Adrien Fontanellaz, Tom Cooper, Wars and Insurgencies of Uganda 1971-1994, African@War 23, Helion & Company, 2015.
Adrien Fontanellaz, Tom Cooper, The Rwandan Patriotic Front 1990-1994, African@War 24, Helion & Company, 2015.
Les conflits qui ont agité le continent africain à la fin du 20e siècle sont bien souvent méconnus du grand public, nous en premier. Les deux ouvrages que publient Adrien Fontanellaz et Tom Cooper sur ceux qui ont frappé l’Ouganda et le Rwanda entre 1970 et 1995 sont donc particulièrement bienvenus. Certes, les événements au Rwanda en 1994 ont donné lieu à de nombreuses études mais, selon les auteurs, aucun ne se penche sur l’aspect proprement militaire de ce drame, un vide que le livre d’Adrien Fontanellaz et Tom Cooper vient combler. Surtout l’intérêt de ces deux ouvrages, qui peuvent se lire indépendamment l’un de l’autre, est de montrer la profonde interaction qui existe entre les conflits en Ouganda et au Rwanda.
L’Ouganda, protectorat britannique qui obtient pacifiquement son indépendance en 1962, est dans les années 1960, la proie de luttes politiques qui débouchent sur le coup d’État de Milton Obote en 1966 avant que ce dernier ne soit à son tour renversé par son chef d’état-major Idi Amin Dada. Ce dernier établit une dictature sanglante qui ruine en peu de temps le pays, provoquant des mutineries au sein de l’armée dont certaines unités de mutins n’hésitent pas à se réfugier en Tanzanie renforçant ainsi l’opposition en exil contre Amin Dada. Ce dernier se décide alors à attaquer la Tanzanie en novembre 1978 mais après quelques succès les forces ougandaises sont repoussées et l’armée tanzanienne, appuyée par des groupes armés opposés à Amin Dada, prend le contrôle de la totalité de l’Ouganda, obligeant le dictateur à prendre la fuite en avril 1979.
La chute d’Amin Dada ne met pas fin à l’instabilité politique en Ouganda puisque ses opposants se déchirent pour prendre le pouvoir. Mécontent du résultat des élections de 1980, Yoweri Museveni forme l’Armée populaire de la Résistance qui se lance dans la lutte armée contre le gouvernement en février 1981. Débute alors une guerre civile qui ne cesse que début 1986 avec la victoire des rebelles de Museveni. Le pays retrouve alors une certaine stabilité, malgré la présence jusqu’à nos jours de foyers de lutte armée dans le nord de l’Ouganda, notamment avec l’Armée de Résistance du Seigneur.
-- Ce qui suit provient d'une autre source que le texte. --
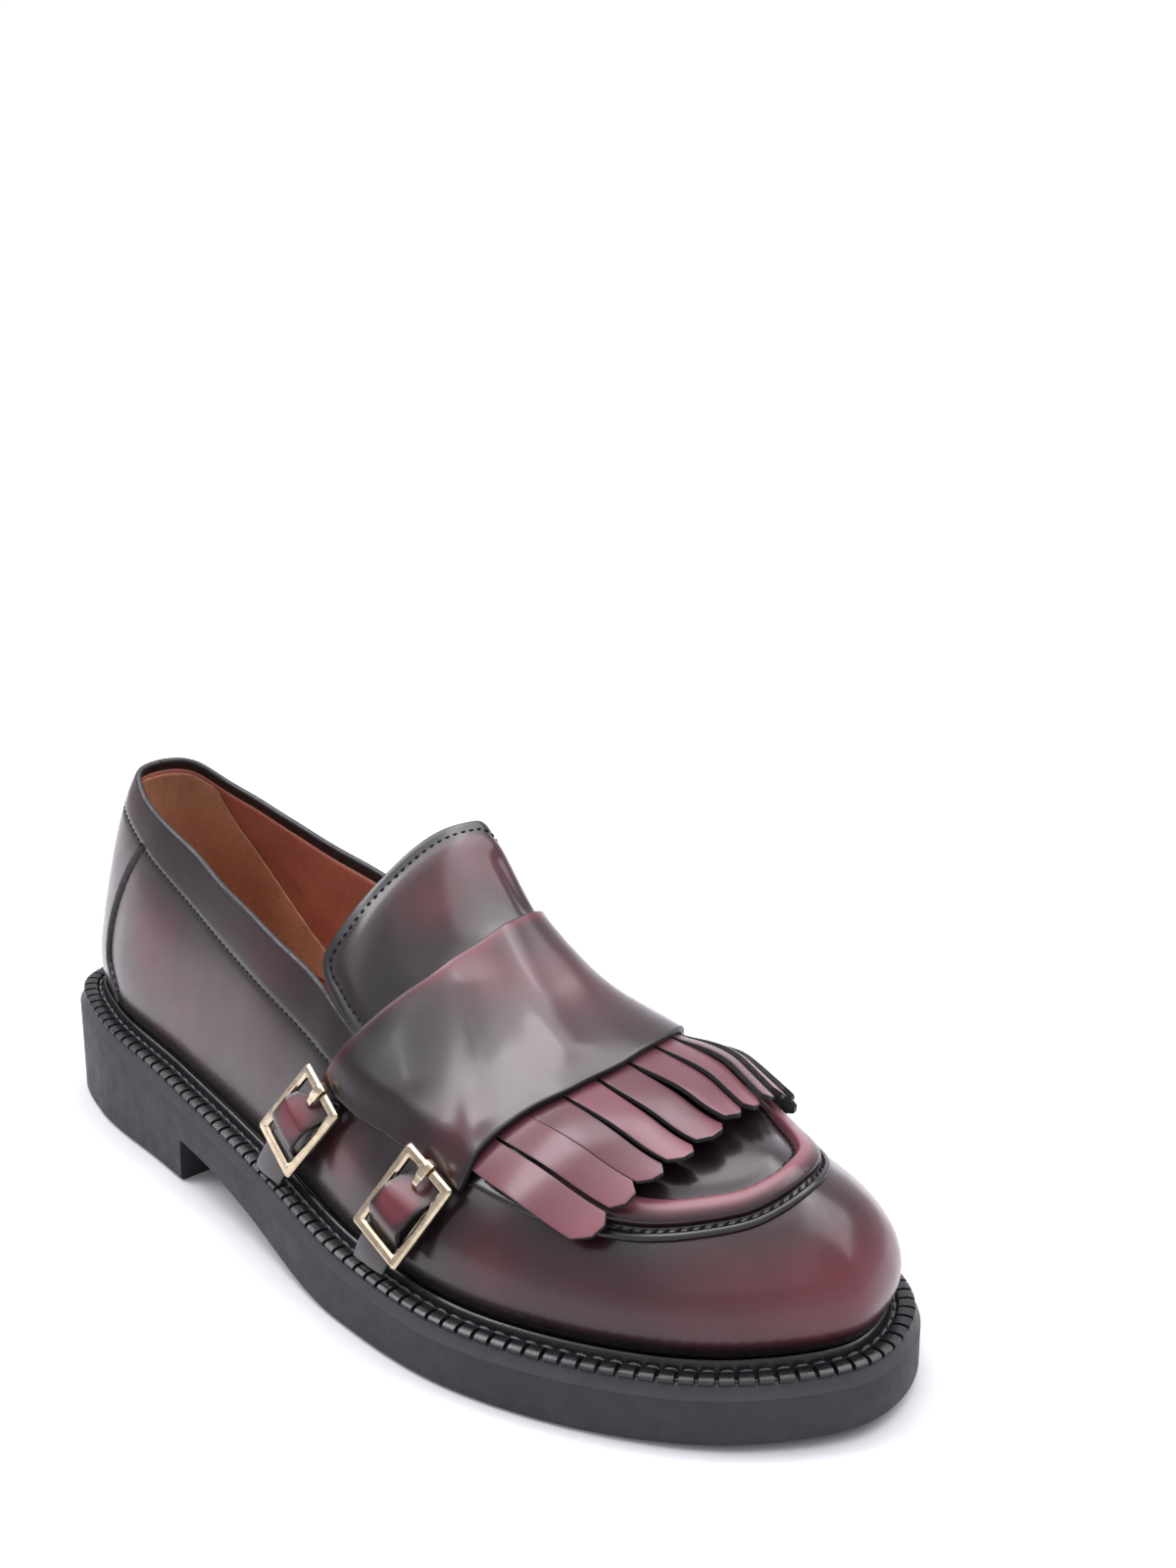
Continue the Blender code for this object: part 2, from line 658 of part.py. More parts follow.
# ---------------------------------------------------------------- fringe and apron
def strip_edge(share, t):
    """Place around and X of the line between two strips, from its root (0) to its tip (1)."""
    root = read(FRINGE, "root_around", share, by="share")
    tip = read(FRINGE, "tip_around", share, by="share")
    start = read(SADDLE_EDGES, "front", root, by="around") - STRIP_TUCK
    return np.array([lerp(root, tip, t), lerp(start, read(FRINGE, "tip_x", share, by="share"), t)])


def make_fringe(last, finish):
    """Cut strips that come out under the saddle's front edge and lift towards their tips."""
    steps = np.linspace(0.0, 1.0, 8)
    for number in range(STRIP_COUNT):
        grid = []
        for t in steps:
            left = strip_edge(number / STRIP_COUNT, t)
            right = strip_edge((number + 1) / STRIP_COUNT, t)
            across = np.array([lerp(left, right, share)
                               for share in (STRIP_SLIT, 0.5, 1.0 - STRIP_SLIT)])
            lift = lerp(STRIP_ROOT_LIFT, STRIP_TIP_LIFT, ease((t - 0.10) / 0.55)) + STRIP_THICK
            around, x = across[:, 0], across[:, 1]
            grid.append(last.raised(last.at_x(x, around), around, np.full(3, lift)))
        grid = np.array(grid)
        grid[-1, 0] = lerp(grid[-1, 0], grid[-2, 0], 0.55)
        grid[-1, 2] = lerp(grid[-1, 2], grid[-2, 2], 0.35)
        add_shell(f"fringe_{number + 1:02d}", grid, STRIP_THICK, finish)


def make_apron_ridge(last, finish):
    """The flange and padded ridge of the hand-sewn moccasin seam."""
    edge = smooth_curve(APRON_EDGE, 4, closed=False)
    run = np.gradient(edge, axis=0)
    run /= np.linalg.norm(run, axis=1)[:, None]
    inward = np.c_[-run[:, 1], run[:, 0]]
    lowest = 0.0005
    profile = (
        (0.0, FLANGE_HEIGHT), (FLANGE_WIDTH, FLANGE_HEIGHT + 0.0002),
        (FLANGE_WIDTH + 0.0012, 0.85 * RIDGE_HEIGHT), (FLANGE_WIDTH + RIDGE_WIDTH / 2, RIDGE_HEIGHT),
        (FLANGE_WIDTH + RIDGE_WIDTH - 0.0012, 0.75 * RIDGE_HEIGHT),
        (FLANGE_WIDTH + RIDGE_WIDTH, lowest), (FLANGE_WIDTH + RIDGE_WIDTH / 2, lowest),
        (FLANGE_WIDTH / 2, lowest), (0.0, lowest))
    rings = []
    ends = np.minimum(np.arange(len(edge)), np.arange(len(edge))[::-1]) / 9.0
    for place, side, share in zip(edge, inward, lerp(0.42, 1.0, ease(ends))):
        ring = []
        for inset, height in profile:
            ground, normal = last.from_above(*(place + side * inset))
            ring.append(ground + normal * lerp(lowest, height, share) if height > lowest
                        else ground + normal * lowest)
        rings.append(ring)
    return add("apron_ridge", tube_mesh("apron_ridge", np.array(rings)), finish)


# ---------------------------------------------------------------- straps and buckles
def strap_middle(last, place, t, lift):
    """A point of a strap's middle line, at a height over the upper."""
    x, z = lerp(place.foot_x, place.top_x, t), lerp(place.foot_z, place.top_z, t)
    held = max(z, welt_top(x) + 0.0010)
    ground, _ = last.from_lateral(x, held)
    _, normal = last.from_lateral(x, max(z, welt_top(x) + 0.0100))
    stand = place.foot_stand * np.clip(1.0 - t, 0.0, 1.0)
    return ground + normal * (lift + stand) + np.array([0.0, 0.0, z - held])


def strap_frame(last, place):
    """Middle of the buckle, and its turn: X across the strap, Y up it, Z outwards."""
    low, high = (Vector(strap_middle(last, place, place.buckle_at + 0.3 * step,
                                     BUCKLE_LIFT + place.tilt / 2.0 * step))
                 for step in (-1.0, 1.0))
    up = (high - low).normalized()
    out = Vector((1.0, place.turn, 0.0)).cross(up).normalized()
    across = up.cross(out)
    return (low + high) / 2.0, Matrix((across, up, out)).transposed()


def make_strap(last, place, finish):
    """A narrow strap from the welt up to the saddle, bulging through its buckle.

    Both of its ends are level, so its sides are out of step with each other.
    """
    turn = strap_frame(last, place)[1]
    across, out = np.array(turn.col[0]), np.array(turn.col[2])
    level = -across[2] / (place.top_z - place.foot_z)

    def point(t, aside):
        t = t + aside * level
        bulge = STRAP_BULGE * ease((0.30 - abs(t - place.buckle_at + 0.02)) / 0.22)
        return (strap_middle(last, place, t, STRAP_LIFT + STRAP_THICK)
                + across * aside + out * bulge)

    sides = np.linspace(-0.5, 0.5, 4) * STRAP_WIDTH
    rows = [[point(t, aside) for aside in sides] for t in np.linspace(0.0, 1.0, 15)]
    return add_shell(f"strap_{place.name}", np.array(rows), STRAP_THICK, finish)


def make_buckle(last, place, finish):
    """A flat rectangular frame with rounded edges, and its prong on the upper bar."""
    centre, turn = strap_frame(last, place)
    rings = []
    half_w, half_l = BUCKLE_WIDTH / 2.0, BUCKLE_LENGTH / 2.0
    section = [(BUCKLE_BAR / 2.0 * math.cos(a), BUCKLE_DEPTH / 2.0 * math.sin(a))
               for a in np.linspace(0.0, 2.0 * np.pi, 8, endpoint=False) + np.pi / 8.0]
    for x, y in ((-1, -1), (0, -1), (1, -1), (1, 0), (1, 1), (0, 1), (-1, 1), (-1, 0)):
        ring = []
        for out, up in section:
            corner = Vector((x * (half_w - BUCKLE_BAR / 2.0 + out),
                             y * (half_l - BUCKLE_BAR / 2.0 + out), up))
            ring.append(tuple(centre + turn @ corner))
        rings.append(ring)
    add(f"buckle_{place.name}", tube_mesh(f"buckle_{place.name}", np.array(rings), True), finish)
    make_prong(place, centre, turn, finish)


class ProngStation(NamedTuple):
    """The prong's path along the strap and out of the buckle, with its half width."""
    along: float
    out: float
    half_width: float


def make_prong(place, centre, turn, finish):
    """A flat prong folded over the upper bar, with a short tip over the strap."""
    side = BUCKLE_BAR / 2.0 + GAP + PRONG_THICK / 2.0
    top = BUCKLE_DEPTH / 2.0 + GAP + PRONG_THICK / 2.0
    path = (
        ProngStation(side, -0.0003, 0.0013), ProngStation(side, top - 0.0004, 0.0013),
        ProngStation(side - 0.0004, top, 0.0013), ProngStation(-side + 0.0002, top, 0.0013),
        ProngStation(-side - 0.0004, top - 0.0001, 0.0009),
        ProngStation(-side - PRONG_LENGTH, top - 0.0001, 0.0008))
    bar = BUCKLE_LENGTH / 2.0 - BUCKLE_BAR / 2.0
    points = np.array([(row.along + bar, row.out) for row in path])
    run = np.gradient(points, axis=0)
    run /= np.linalg.norm(run, axis=1)[:, None]
    rings = []
    for row, place_on, step in zip(path, points, run):
        off = np.array([-step[1], step[0]]) * PRONG_THICK / 2.0
        corners = ((-1, -1), (1, -1), (1, 1), (-1, 1))
        rings.append([tuple(centre + turn @ Vector((x * row.half_width, *(place_on + y * off))))
                      for x, y in corners])
    name = f"prong_{place.name}"
    add(name, tube_mesh(name, np.array(rings)), finish)


# ---------------------------------------------------------------- the shoe
for thing in list(bpy.data.objects):
    bpy.data.objects.remove(thing, do_unlink=True)

OUTLINE = Plan(0.0)
MIDDLE_Y = (OUTLINE.loop[:, 1].min() + OUTLINE.loop[:, 1].max()) / 2.0
SHOE = bpy.data.collections.new("fringed_moccasin")
bpy.context.scene.collection.children.link(SHOE)


def main():
    rubber = material("rubber", (0.030, 0.030, 0.032), 0.75)
    welt_rubber = material("welt_rubber", (0.020, 0.020, 0.022), 0.40)
    leather = material("brushed_leather", (0.090, 0.016, 0.020), 0.22)
    strip_leather = material("fringe_leather", (0.240, 0.080, 0.090), 0.25)
    lining = material("tan_lining", (0.420, 0.130, 0.045), 0.55)
    gold = material("pale_gold", (0.800, 0.660, 0.450), 0.22, metallic=1.0)

    last = Last()
    make_outsole(rubber)
    make_welt(welt_rubber)
    make_insole(lining)
    make_upper(last, leather)
    make_tongue(last, leather)
    make_saddle(last, leather)
    make_fringe(last, strip_leather)
    make_apron_ridge(last, leather)
    for place in STRAPS:
        make_strap(last, place, leather)
        make_buckle(last, place, gold)


main()
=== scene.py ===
"""A fringed moccasin loafer for the right foot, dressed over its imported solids.

Metres, +Z up, +X towards the toe, -Y towards the outer (lateral) side with its two
buckled straps. Shapes are worked out on the last, with X measured from the back of
the heel, and every piece is then set over the middle of the shoe.

The upper's form is one function, Last.point(along, around): `along` runs from the
heel (0) to the toe (1), `around` from the lateral feather edge (-1) over the ridge of
the foot (0) to the medial feather edge (1). Leather pieces are grids laid out on it.
"""

import logging
import math
from dataclasses import dataclass
from enum import Enum
from typing import NamedTuple, Sequence

import bmesh
import bpy
import numpy as np
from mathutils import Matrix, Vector


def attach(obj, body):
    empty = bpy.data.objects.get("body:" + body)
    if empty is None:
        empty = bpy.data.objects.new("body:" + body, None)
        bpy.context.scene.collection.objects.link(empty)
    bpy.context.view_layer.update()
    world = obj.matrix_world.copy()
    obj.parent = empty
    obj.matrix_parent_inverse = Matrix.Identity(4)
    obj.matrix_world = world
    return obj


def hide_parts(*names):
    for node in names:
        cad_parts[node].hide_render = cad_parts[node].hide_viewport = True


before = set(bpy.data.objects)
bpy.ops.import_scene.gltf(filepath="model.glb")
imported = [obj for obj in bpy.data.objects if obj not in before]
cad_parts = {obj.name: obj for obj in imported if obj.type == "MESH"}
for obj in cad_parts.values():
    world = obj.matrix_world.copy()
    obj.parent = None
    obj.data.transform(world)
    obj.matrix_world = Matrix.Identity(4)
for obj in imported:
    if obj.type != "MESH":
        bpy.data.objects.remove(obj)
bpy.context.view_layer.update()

LOG = logging.getLogger("fringed_moccasin")
Array = np.ndarray
Triple = tuple[float, float, float]
Pair = tuple[Array, Array]
Socket = bpy.types.NodeSocket
Material = bpy.types.Material
Thing = bpy.types.Object


# ---- sizes and tables
@dataclass(frozen=True)
class ShoeSizes:
    """Sizes that several sub-assemblies work from, in metres."""

    length: float = 0.282
    gap: float = 0.0003
    wall: float = 0.0020
    feather_inset: float = 0.0085
    heel_anchor: float = 0.040
    toe_anchor: float = 0.236
    throat: float = 0.153
    welt_thick: float = 0.0042
    welt_width: float = 0.0110
    insole_thick: float = 0.0030


SIZES = ShoeSizes()


class Edge(NamedTuple):
    """A point of a line seen from above."""

    x: float
    y: float


LATERAL_EDGE = (
    Edge(0.000, -0.0020), Edge(0.005, -0.0220), Edge(0.030, -0.0335), Edge(0.071, -0.0390),
    Edge(0.119, -0.0455), Edge(0.165, -0.0535), Edge(0.204, -0.0535), Edge(0.243, -0.0405),
    Edge(0.268, -0.0225))
TOE_EDGE = Edge(SIZES.length, 0.0020)
MEDIAL_EDGE = (
    Edge(0.2750, 0.0267), Edge(0.252, 0.0428), Edge(0.210, 0.0490), Edge(0.170, 0.0430),
    Edge(0.125, 0.0335), Edge(0.070, 0.0330), Edge(0.030, 0.0325), Edge(0.006, 0.0210))


class Level(NamedTuple):
    """A height at a place along the shoe."""

    x: float
    z: float


WELT_LEVELS = (
    Level(0.000, 0.0325), Level(0.050, 0.0290), Level(0.090, 0.0250), Level(0.130, 0.0205),
    Level(0.170, 0.0170), Level(0.210, 0.0155), Level(0.250, 0.0160), Level(0.282, 0.0175))
TOPLINE = (
    Level(0.012, 0.1030), Level(0.021, 0.0985), Level(0.034, 0.0918), Level(0.048, 0.0880),
    Level(0.062, 0.0845), Level(0.078, 0.0800), Level(0.095, 0.0768), Level(0.110, 0.0733),
    Level(0.125, 0.0695), Level(0.150, 0.0600))
COLLAR_SEAM = (
    Level(0.012, 0.0895), Level(0.022, 0.0861), Level(0.032, 0.0824), Level(0.043, 0.0785),
    Level(0.055, 0.0747), Level(0.072, 0.0699), Level(0.091, 0.0652), Level(0.105, 0.0619),
    Level(0.116, 0.0592), Level(0.130, 0.0557), Level(0.150, 0.0503))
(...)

La guerre civile en Ouganda est le creuset où se forment de nombreux militaires rwandais dont Fred Rwigema qui combat Amin Dada au côté d’Obote avant de rejoindre l’Armée populaire de la Résistance de Museveni. La majorité est issue de l’ethnie Tutsi ayant fui les massacres commis au Rwanda par les Hutus en 1959. Ces combattants expérimentés forment l’ossature du Front patriotique rwandais qui naît en Ouganda en 1987 avant de lancer à partir de ce pays, une attaque contre le Rwanda en 1990. Débute alors une violente guerre civile marquée par de nombreuses atrocités dont le génocide de la minorité tutsi avant que le Front patriotique rwandais ne remporte la victoire en 1994.
Les auteurs prennent soin de détailler, sans partis pris, les différentes phases des conflits qui affectent l’Ouganda et le Rwanda, sans omettre de passer en revue les forces en présence, ni d’expliquer les contextes politiques où le rôle des interventions étrangères, notamment celle de la France au Rwanda ou de la Libye en Ouganda. Sur ce dernier point, force est de constater que les conflits qui touchent l’Ouganda et le Rwanda sont déconnectés des lignes de fractures de la guerre froide, les belligérants faisant appel pour s’équiper ou entraîner leurs troupes aux puissances aussi bien de l’Ouest que de l’Est.
Soulignons pour terminer que l’ensemble du texte des deux volumes s’appuie à la fois sur un appareil de notes et une bibliographie solide mais également sur une riche iconographie et de nombreuses cartes. Deux livres précieux, donc, pour les amateurs d’histoire militaire africaine.